Flood risk mapping and performance efficiency evaluation of machine learning algorithms: Best practice in northern Iran
Keywords: Flood, Machine Learning, GIS, Risk Mapping, Performance Efficiency
Abstract. Flooding is one of the most devastating natural hazards, and inadequate management can amplify its impacts, leading to severe social, economic, and environmental consequences. Accurate and efficient flood risk mapping is essential for mitigating these effects and supporting effective disaster management strategies. However, challenges remain in optimizing the accuracy and reliability of machine learning (ML) algorithms for flood susceptibility assessment. In this study, we applied several ML algorithms, including Random Forest (RF), XGBoost (Extreme Gradient Boosting), LightGBM, CatBoost, and Support Vector Machine (SVM), to develop flood risk maps for a region in northern Iran. For the analysis, we selected a comprehensive set of environmental and geographical parameters influencing flood susceptibility. These included the Digital Elevation Model (DEM), slope, aspect, Topographic Wetness Index (TWI), Stream Power Index (SPI), river distance, river density, rainfall, lithology, Normalized Difference Vegetation Index (NDVI), Normalized Difference Moisture Index (NDMI), soil texture, and land use. Data processing, feature extraction, and model training were conducted using Python, Google Earth Engine, and ArcGIS. Our results demonstrate a strong level of consistency across the models.
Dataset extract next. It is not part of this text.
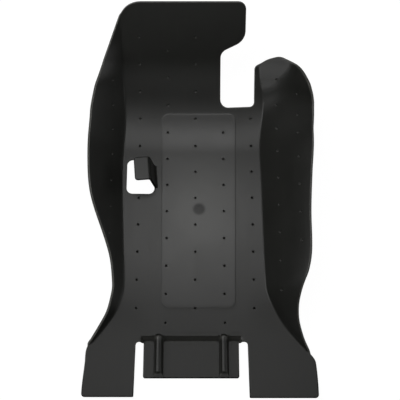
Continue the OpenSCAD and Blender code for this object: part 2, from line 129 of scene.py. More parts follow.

XGBoost achieved the highest Area Under the Curve (AUC) of 0.87, closely followed by CatBoost at 0.86, Random Forest (RF), and LightGBM, each reaching 0.85. SVM recorded a slightly lower AUC of 0.82. These findings underscore the robust performance of advanced ML algorithms, particularly ensemble methods with tree-based structures, in flood risk mapping, especially within complex environmental contexts.